··· INFORMATION SHOWN

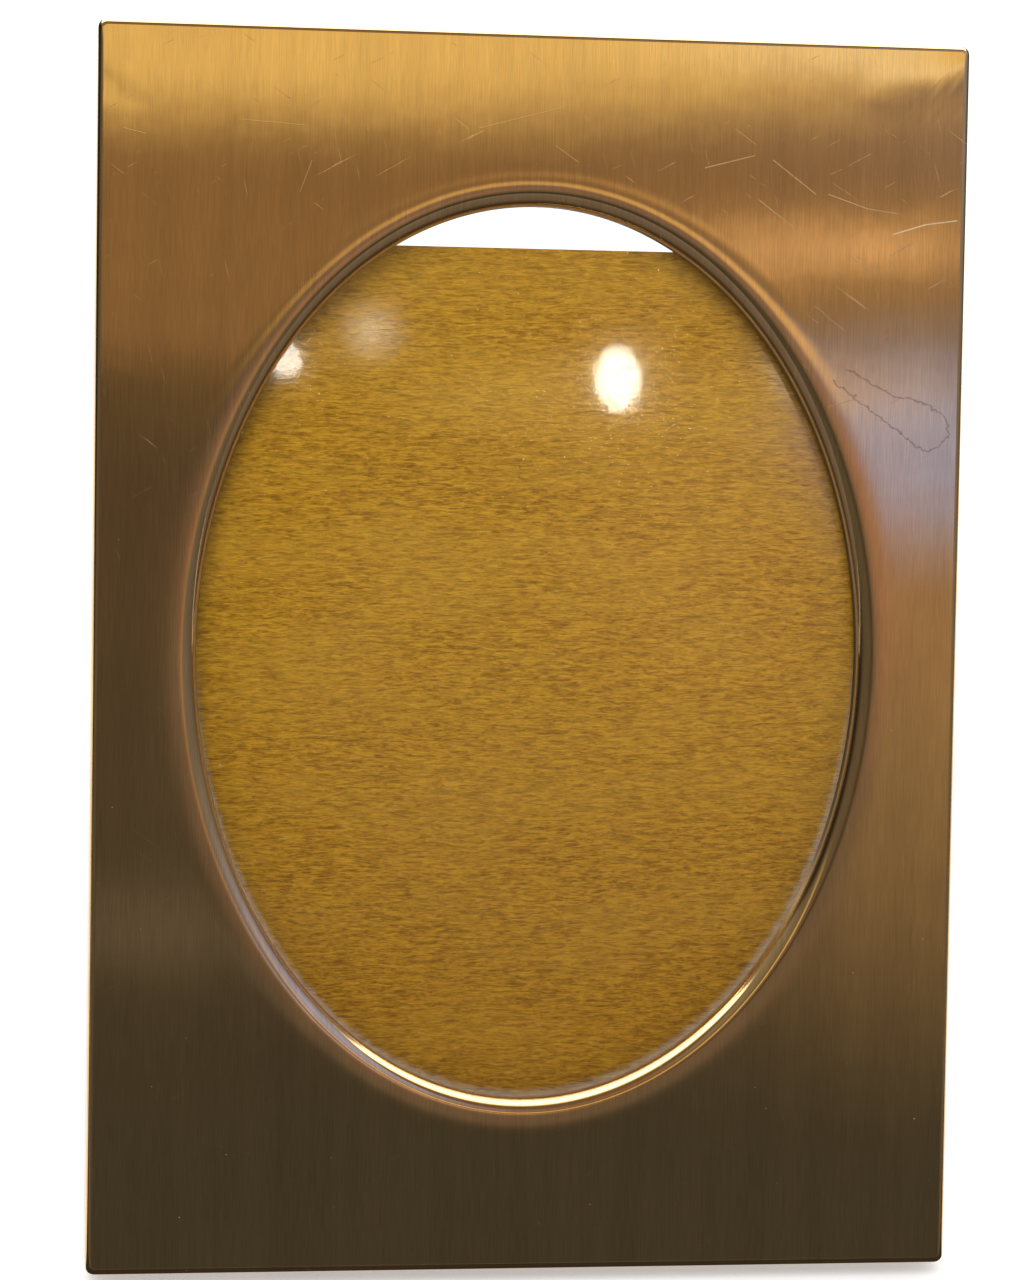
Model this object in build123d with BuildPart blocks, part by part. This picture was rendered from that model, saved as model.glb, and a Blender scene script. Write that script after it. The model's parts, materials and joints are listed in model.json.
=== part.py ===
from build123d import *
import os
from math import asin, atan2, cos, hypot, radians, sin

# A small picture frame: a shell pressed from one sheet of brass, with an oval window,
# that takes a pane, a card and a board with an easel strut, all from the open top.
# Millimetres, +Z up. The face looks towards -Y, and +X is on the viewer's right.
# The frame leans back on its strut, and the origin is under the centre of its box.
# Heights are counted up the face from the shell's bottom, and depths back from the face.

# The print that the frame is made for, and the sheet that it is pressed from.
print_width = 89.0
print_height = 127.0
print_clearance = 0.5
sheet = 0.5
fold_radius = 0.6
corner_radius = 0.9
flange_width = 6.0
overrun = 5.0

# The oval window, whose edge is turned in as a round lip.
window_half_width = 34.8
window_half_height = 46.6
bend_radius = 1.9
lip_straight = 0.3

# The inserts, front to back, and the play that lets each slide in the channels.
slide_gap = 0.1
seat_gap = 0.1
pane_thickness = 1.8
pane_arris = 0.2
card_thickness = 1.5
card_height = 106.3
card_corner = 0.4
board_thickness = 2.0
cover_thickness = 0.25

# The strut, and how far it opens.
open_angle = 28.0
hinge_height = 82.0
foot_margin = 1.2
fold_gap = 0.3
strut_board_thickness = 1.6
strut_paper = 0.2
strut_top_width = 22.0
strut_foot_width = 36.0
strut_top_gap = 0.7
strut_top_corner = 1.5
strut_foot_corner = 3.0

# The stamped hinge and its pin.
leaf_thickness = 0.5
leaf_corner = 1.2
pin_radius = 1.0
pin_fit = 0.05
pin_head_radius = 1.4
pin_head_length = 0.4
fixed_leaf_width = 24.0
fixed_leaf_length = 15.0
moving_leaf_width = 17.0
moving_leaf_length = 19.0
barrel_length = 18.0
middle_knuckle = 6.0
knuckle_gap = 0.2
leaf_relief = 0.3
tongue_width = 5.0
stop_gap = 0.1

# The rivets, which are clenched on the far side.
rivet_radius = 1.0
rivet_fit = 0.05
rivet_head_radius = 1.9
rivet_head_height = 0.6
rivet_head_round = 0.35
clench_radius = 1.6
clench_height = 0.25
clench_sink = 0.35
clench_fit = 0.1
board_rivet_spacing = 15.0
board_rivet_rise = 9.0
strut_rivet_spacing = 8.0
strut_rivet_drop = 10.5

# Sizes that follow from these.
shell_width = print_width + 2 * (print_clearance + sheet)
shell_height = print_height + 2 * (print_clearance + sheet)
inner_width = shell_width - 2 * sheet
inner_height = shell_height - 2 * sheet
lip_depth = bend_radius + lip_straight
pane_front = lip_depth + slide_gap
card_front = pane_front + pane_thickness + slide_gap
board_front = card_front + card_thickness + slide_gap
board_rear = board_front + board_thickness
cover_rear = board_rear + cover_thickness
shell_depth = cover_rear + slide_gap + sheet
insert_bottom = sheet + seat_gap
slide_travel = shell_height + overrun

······

## STATED EXERCISE
Print the material above verbatim, first line through the line containing "cover_thickness = 0.25", both included.

## CORRECT OUTPUT
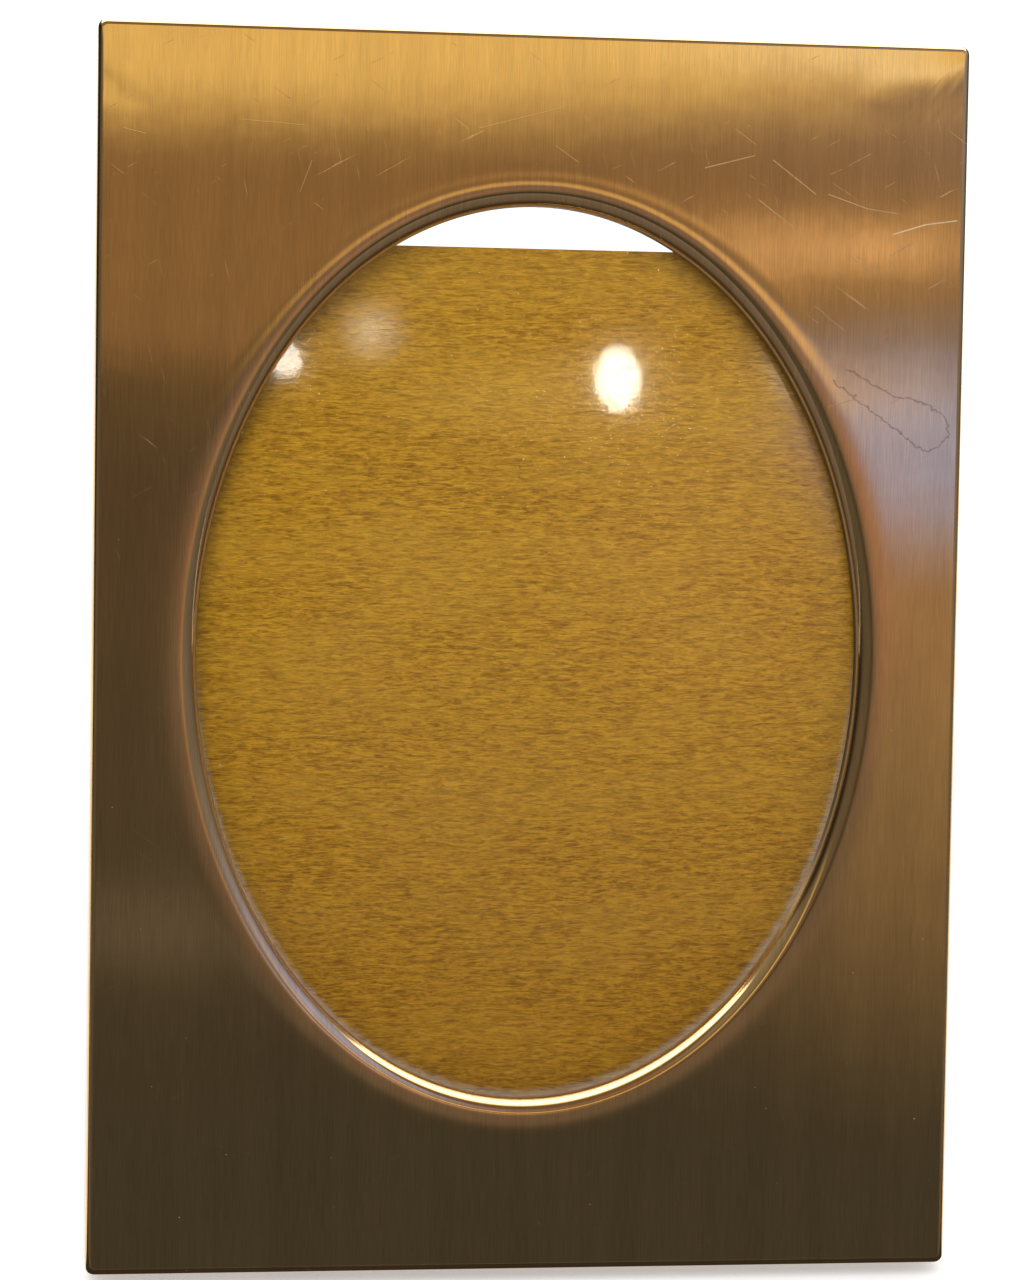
Model this object in build123d with BuildPart blocks, part by part. This picture was rendered from that model, saved as model.glb, and a Blender scene script. Write that script after it. The model's parts, materials and joints are listed in model.json.
=== part.py ===
from build123d import *
import os
from math import asin, atan2, cos, hypot, radians, sin

# A small picture frame: a shell pressed from one sheet of brass, with an oval window,
# that takes a pane, a card and a board with an easel strut, all from the open top.
# Millimetres, +Z up. The face looks towards -Y, and +X is on the viewer's right.
# The frame leans back on its strut, and the origin is under the centre of its box.
# Heights are counted up the face from the shell's bottom, and depths back from the face.

# The print that the frame is made for, and the sheet that it is pressed from.
print_width = 89.0
print_height = 127.0
print_clearance = 0.5
sheet = 0.5
fold_radius = 0.6
corner_radius = 0.9
flange_width = 6.0
overrun = 5.0

# The oval window, whose edge is turned in as a round lip.
window_half_width = 34.8
window_half_height = 46.6
bend_radius = 1.9
lip_straight = 0.3

# The inserts, front to back, and the play that lets each slide in the channels.
slide_gap = 0.1
seat_gap = 0.1
pane_thickness = 1.8
pane_arris = 0.2
card_thickness = 1.5
card_height = 106.3
card_corner = 0.4
board_thickness = 2.0
cover_thickness = 0.25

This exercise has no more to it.